Family Session vs. Hardcore Gamers

Do not even look at the box if you are intending to play with a casual group. The iconography is dense, the rulebook is hefty, and the sheer volume of cascading misery caused by a single misplaced dam drop is enough to cause tears. This is explicitly the apex predator of the heavy gaming night. It completely ignores multi-player solitaire styling and forces extreme, highly combative spatial interaction.
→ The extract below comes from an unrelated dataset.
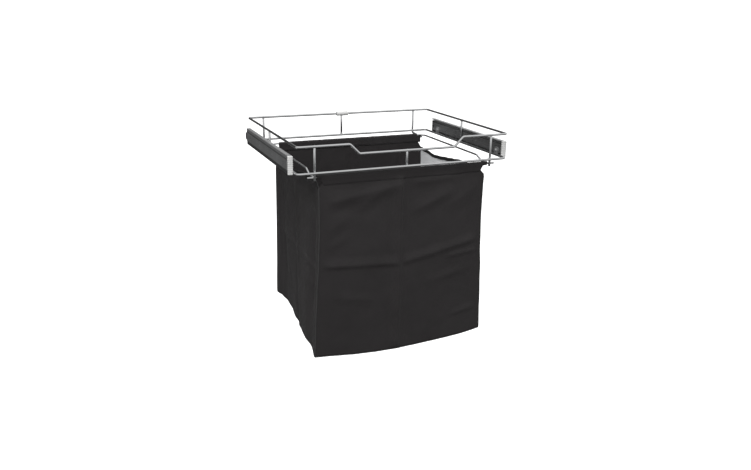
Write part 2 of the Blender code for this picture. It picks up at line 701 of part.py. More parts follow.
def make_bag_faces():
    """The front and back panels, which hang from their sleeves."""
    under_sleeve = SLEEVE_RADIUS + GAP
    corner_z = LOWER_RAIL_Z - BAG_FRONT_CORNER_DROP
    middle_z = LOWER_RAIL_Z - BAG_FRONT_MIDDLE_DROP
    rear_z = LOWER_RAIL_Z - BAG_REAR_DROP
    front_outline = bag_face_outline(ROD_Z - under_sleeve, corner_z, middle_z)
    rear_outline = bag_face_outline(BOW_Z - under_sleeve, rear_z, rear_z)
    front = plate("bag_front_panel", front_outline, CLOTH, upright_plane((0, BAG_FRONT_Y, 0)), "black_cloth")
    rear = plate("bag_rear_panel", rear_outline, CLOTH, upright_plane((0, BAG_REAR_Y, 0)), "black_cloth")
    return [front, rear]


def bag_side_outline():
    """A side panel, from the front: its top edge sinks towards the back and its foot rises."""
    clear = CLOTH / 2 + GAP
    front, rear = BAG_FRONT_Y + clear, BAG_REAR_Y - clear
    top_front, top_rear = LOWER_RAIL_Z - BAG_SIDE_TOP_FRONT, LOWER_RAIL_Z - BAG_SIDE_TOP_REAR
    span = rear - front
    outline = [
        (front, LOWER_RAIL_Z - BAG_FRONT_CORNER_DROP), (rear, LOWER_RAIL_Z - BAG_REAR_DROP),
    ]
    top_steps = 6
    for step in range(top_steps + 1):
        share = step / top_steps
        outline.append((rear - span * share, top_rear + (top_front - top_rear) * share * share))
    return outline


def make_bag_sides():
    """The two side panels and the tape that binds the top edge of each."""
    made = []
    outline = bag_side_outline()
    for word, side in (("left", -1), ("right", 1)):
        x = side * BAG_SIDE_INSET
        finish = "grey_cloth"
        plane = upright_plane((x, 0, 0), facing_side=True)
        made.append(plate(f"bag_{word}_panel", outline, CLOTH, plane, finish))
        lift = BINDING_RADIUS + GAP
        edge = [Vector((x, y, z + lift)) for y, z in outline[2:]]
        made.append(wire(f"bag_{word}_binding", edge, BINDING_RADIUS, finish="black_tape"))
    return made


def make_bag_bottom():
    """The bottom panel slopes up from the front foot to the back one."""
    clear = CLOTH / 2 + GAP
    half_width = BAG_SIDE_INSET - clear
    front = Vector((0, BAG_FRONT_Y + clear, LOWER_RAIL_Z - BAG_FRONT_CORNER_DROP + CLOTH))
    rear = Vector((0, BAG_REAR_Y - clear, LOWER_RAIL_Z - BAG_REAR_DROP + CLOTH))
    along = rear - front
    across = Vector((1, 0, 0))
    basis = Matrix((across, along.normalized(), across.cross(along.normalized()))).transposed()
    outline = [(-half_width, 0), (half_width, 0), (half_width, along.length), (-half_width, along.length)]
    matrix = Matrix.Translation(front) @ basis.to_4x4()
    return plate("bag_bottom_panel", outline, CLOTH, matrix, "black_cloth")


def make_bag_sleeves():
    """The two hems that the rod and the bow run through."""
    made = []
    for name, y, z in (("bag_front_sleeve", ROD_Y, ROD_Z), ("bag_rear_sleeve", BOW_REAR_Y, BOW_Z)):
        tube = rod_mesh(name, (0, y, z), (1, 0, 0), SLEEVE_RADIUS, 2 * SLEEVE_HALF_LENGTH, 16)
        sleeve = place(name, tube, "black_cloth")
        bore = rod_mesh("bore", (0, y, z), (1, 0, 0), HANGER_RADIUS + GAP, 4 * SLEEVE_HALF_LENGTH, 16)
        combine(sleeve, "bore", bore)
        made.append(sleeve)
    return made


def carry(body, pieces, origin):
    """Parent the pieces of a moving body to an empty on its joint's axis."""
    empty = bpy.data.objects.new(f"{body}_carrier", None)
    empty.location = origin
    PARTS.objects.link(empty)
    bpy.context.view_layer.update()
    for piece in pieces:
        piece.parent = empty
        piece.matrix_parent_inverse = empty.matrix_world.inverted()


def main():
    frame = [make_top_rail(), make_lower_rail(), make_rear_bumper()]
    frame += make_front_uprights() + make_rear_uprights() + make_side_uprights() + make_hanger()
    bag = make_bag_faces() + make_bag_sides() + [make_bag_bottom()] + make_bag_sleeves()
    bodies = {"basket": frame + bag}
    origins = {"basket": (0, SLIDE_FRONT_Y, SLIDE_Z), "cabinet": (0, SLIDE_FRONT_Y, SLIDE_Z)}
    for word, side in (("left", -1), ("right", 1)):
        for body, pieces in make_slide(word, side).items():
            bodies.setdefault(body, []).extend(pieces)
            origins.setdefault(body, (slide_x(side, SLIDE_THICKNESS / 2), SLIDE_FRONT_Y, SLIDE_Z))
        origins[f"{word}_lever"] = (slide_x(side, LEVER_DEPTH), slide_y(LEVER_START), SLIDE_Z)
    for body, pieces in bodies.items():
        carry(body, pieces, origins[body])


clear_scene()
PARTS = new_collection("pull_out_hamper")
CUTTERS = new_collection("cutters")
CUTTERS.hide_render = True
main()
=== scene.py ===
"""Looks of a pull-out laundry hamper: studio, chrome wire frame, ball-bearing slides and hanging bag.

Metres, +Z up, and -Y is the front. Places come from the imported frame, sizes from the classes' fields.
"""

import logging
import math
from collections.abc import Iterable, Sequence
from dataclasses import dataclass
from enum import Enum

import bmesh
import bpy
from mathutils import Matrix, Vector, noise


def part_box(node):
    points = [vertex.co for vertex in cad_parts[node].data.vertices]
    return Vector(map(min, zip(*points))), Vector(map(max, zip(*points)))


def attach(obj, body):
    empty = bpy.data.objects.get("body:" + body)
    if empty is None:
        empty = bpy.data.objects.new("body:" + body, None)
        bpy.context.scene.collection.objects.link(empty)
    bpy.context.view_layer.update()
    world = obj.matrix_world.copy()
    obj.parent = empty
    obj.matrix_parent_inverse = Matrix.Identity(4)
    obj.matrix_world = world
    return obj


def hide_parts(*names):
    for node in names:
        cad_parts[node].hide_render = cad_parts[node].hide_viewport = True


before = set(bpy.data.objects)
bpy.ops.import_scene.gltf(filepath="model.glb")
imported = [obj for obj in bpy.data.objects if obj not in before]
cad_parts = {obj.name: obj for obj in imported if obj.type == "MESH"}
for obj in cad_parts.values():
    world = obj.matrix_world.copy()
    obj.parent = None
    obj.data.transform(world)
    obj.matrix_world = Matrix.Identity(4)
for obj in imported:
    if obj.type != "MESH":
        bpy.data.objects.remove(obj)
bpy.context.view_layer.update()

log = logging.getLogger("hamper")

# Radii of the rails' wire and of the bag hanger's wire, then where the middles of the rails' wires run.
WIRE = 0.003
HANGER = 0.0025
LOWER_LOW, LOWER_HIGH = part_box("lower_rail")
LOWER_Z = LOWER_HIGH.z - WIRE
UPPER_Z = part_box("top_rail")[1].z - WIRE
FRONT_Y = LOWER_LOW.y + WIRE
REAR_Y = LOWER_HIGH.y - WIRE
SIDE_X = LOWER_HIGH.x - WIRE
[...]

If your hardcore group appreciates razor-sharp economic efficiency combined with incredibly aggressive map positioning, they will absolutely adore it.

Pros:

  • The interactive 'water flows downhill' mechanic is one of the most brilliant board designs in existence.
  • The construction wheel completely revolutionizes how you think about long-term resource investment.
  • Asymmetric corporate powers and executive officers offer wildly different strategic routes.

Cons:

  • It is incredibly punishing; an early mistake regarding water flow will bury you entirely.
  • Setting up the massive, intricate physical board takes a significant amount of table space.
  • Getting brutally cut off from water in the late game feels physically painful.

Final Verdict: Buy it yourself. It represents the absolute zenith of the modern, heavy interactive Euro-game. It is an excruciatingly brilliant masterclass in tactical placement that makes you feel like an absolute genius right up until the exact second someone aggressively blocks the river.